It's amazing the difference though, I'd call Verizon and would get a generic
"We'll send someone to check on it" months later nothing would change. It's
nice to be with a company that will actually do something about your problems.

------
caseyf7
I often wonder if Google deciding not to purchase this spectrum was the
biggest mistake they've made.

------
stormcrowsx
Stop bitching about it and get off Verizon's network, enough of you leave and
they'll start to open up. Right now they have no incentive, idiots like this
guy will keep buying shit that locks them in for another 2 years and all he
can do about it is bitch on a blog.

------
brador
What's the optimal response in this situation? Can he sue?

------
GhotiFish
A thought: Maybe try to register the chromebook after switching the SIMs?

------
bsullivan01
from the tweet: "It works w/T-Mobile, A&T & Verizon. Or it's supposed to."

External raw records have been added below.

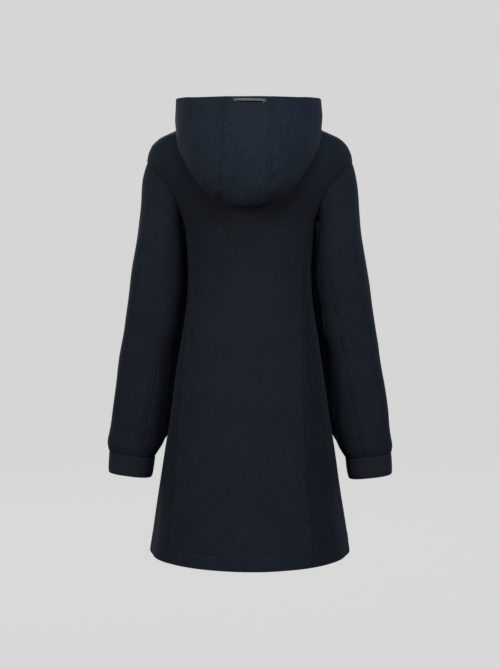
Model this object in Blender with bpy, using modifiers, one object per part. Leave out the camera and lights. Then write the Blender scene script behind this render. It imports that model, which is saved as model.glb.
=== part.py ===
"""A knee-length fleece coat with a hood, cut in panels and closed with a zip.

The coat is filled out as if worn: hollow, upright, arms at its sides, hood down.
Metres, +Z up. The front faces -Y, the wearer's left is +X, and the origin is the
middle of the neck seam. Every cloth piece is a sheet laid on one of three surfaces:
the torso (angle round it, height), the sleeve (angle, station) and the hood
(angle, station). Its edges run along the seams, half a seam gap short of them.
"""

import math

import bmesh
import bpy
import numpy as np
from mathutils import Matrix

# Cloth and seams
WALL = 0.0025
SEAM_GAP = 0.0003
TURN_GAP = 0.0006  # where one surface starts on another: armhole, neck and cuff
SEAM_STEP = 0.005  # how far along a seam its direction is taken

# Torso: heights of the hem and of the armhole, and the armhole's reach round the body
HEM = -0.852
ARMHOLE_TOP = -0.093
ARMHOLE_BOTTOM = -0.200
ARMHOLE_BACK_DEG = 33.0
ARMHOLE_FRONT_DEG = 36.0
ARMHOLE_SHARPNESS = 1.25

# Sleeve: from the armhole (station 0) through a full ring (1) to its hem (2)
SLEEVE_RING = -0.250
SLEEVE_HEM = -0.661
SLEEVE_TILT = 0.12  # rise of a ring for each metre outwards, square to the arm
CUFF_TOP = SLEEVE_HEM - TURN_GAP
CUFF_BOTTOM = -0.7050

# How far the sleeve heads outwards for each metre down as it leaves the armhole, under
# the arm and at the top, and the share of its length in which it turns downwards
SLEEVE_LEAVES = (0.10, 0.80)
SLEEVE_TURNS_IN = 0.6

# How far the hood's cloth rises from the neck seam before it turns over
HOOD_TURN_RISE = 0.010

# Zip: sizes across, through and along where there are three
ZIP_HALF_OPENING = 0.0040
CHAIN_HALF_WIDTH = 0.0034
CHAIN_THICKNESS = 0.0028
TAPE_WIDTH = 0.0145
TAPE_THICKNESS = 0.0010
TAPE_DEPTH = CHAIN_THICKNESS + 0.0004
NECK_SETBACK = 0.0008  # the zip's extra depth where it passes the neck seam
SLIDER_STATION = 0.80
SLIDER_SIZE = (0.0090, 0.0022, 0.0120)
SLIDER_CLEARANCE = 0.0004
BRIDGE_RADIUS = 0.0026
BRIDGE_WIRE = 0.00055
BRIDGE_RAISED = 0.0011
PULL_SIZE = (0.0080, 0.0014, 0.0300)
PULL_SLOT = (0.0036, 0.0036)
PULL_STANDOFF = 0.0014
CROSSBAR_HALF = 0.0007

# Hanging loop on the hood
LOOP_LENGTH = 0.054
LOOP_WIDTH = 0.0065
LOOP_THICKNESS = 0.0015
LOOP_BELOW_RIM = 0.004
LOOP_SLACK = 0.0008
LOOP_MIDDLE_DEG = 91.8

# Rows and columns of squares in each sheet; pieces that share a seam share its rows
SKIRT_ROWS = 12
ARMHOLE_ROWS = 7
SHOULDER_ROWS = 8
BACK_COLUMNS = 16
FRONT_COLUMNS = 9
SIDE_COLUMNS = 9
SLEEVE_ROWS = 19
UPPER_SLEEVE_COLUMNS = 14
UNDER_SLEEVE_COLUMNS = 6
CUFF_COLUMNS = 24
HOOD_ROWS = 28
HOOD_CENTRE_COLUMNS = 6
HOOD_SIDE_COLUMNS = 16
HOOD_ROWS_PER_ZIP_ROW = 4
LOOP_COLUMNS = 8
SOLVER_STEPS = 25


class Table:
    """Rows of named columns, read smoothly between the rows without overshoot."""

    def __init__(self, names, *rows):
        self.rows = np.array(sorted(rows), float)
        self.names = names.split()
        self.keys = self.rows[:, 0]

    def __call__(self, name, at):
        values = self.rows[:, self.names.index(name)]
        keys = self.keys
        steps = np.diff(keys)
        rates = np.diff(values) / steps
        slopes = np.zeros(len(keys))
        for i in range(1, len(keys) - 1):
            if rates[i - 1] * rates[i] > 0:
                slopes[i] = 2 * rates[i - 1] * rates[i] / (rates[i - 1] + rates[i])
        slopes[0], slopes[-1] = rates[0], rates[-1]
        at = min(max(at, keys[0]), keys[-1])
        i = min(int(np.searchsorted(keys, at, side="right")) - 1, len(keys) - 2)
        t = (at - keys[i]) / steps[i]
        return (
            (1 + 2 * t) * (1 - t) ** 2 * values[i]
            + t * (1 - t) ** 2 * steps[i] * slopes[i]
            + t * t * (3 - 2 * t) * values[i + 1]
            - t * t * (1 - t) * steps[i] * slopes[i + 1]
        )


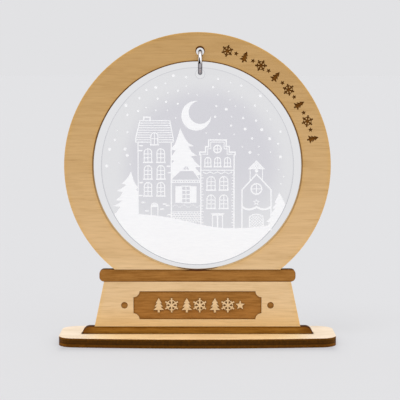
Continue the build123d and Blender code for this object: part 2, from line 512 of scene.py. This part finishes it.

So who's fault is it? I wouldn't put anything pas Verizon (and ATT&T) but
maybe Google didn't certify it or whatever

edit: " [http://www.theverge.com/2013/7/24/4553054/new-nexus-7-lte-
at...](http://www.theverge.com/2013/7/24/4553054/new-nexus-7-lte-att-verizon-
tmobile-one-device) Update: We've learned from Google that 3G service will
work through HSPA on AT&T and T-Mobile. Verizon users will be left out,
however, as a CDMA radio isn't included — only an LTE one. That shouldn't be a
huge issue for Verizon users though, as the carrier now has LTE coverage in
over 500 markets."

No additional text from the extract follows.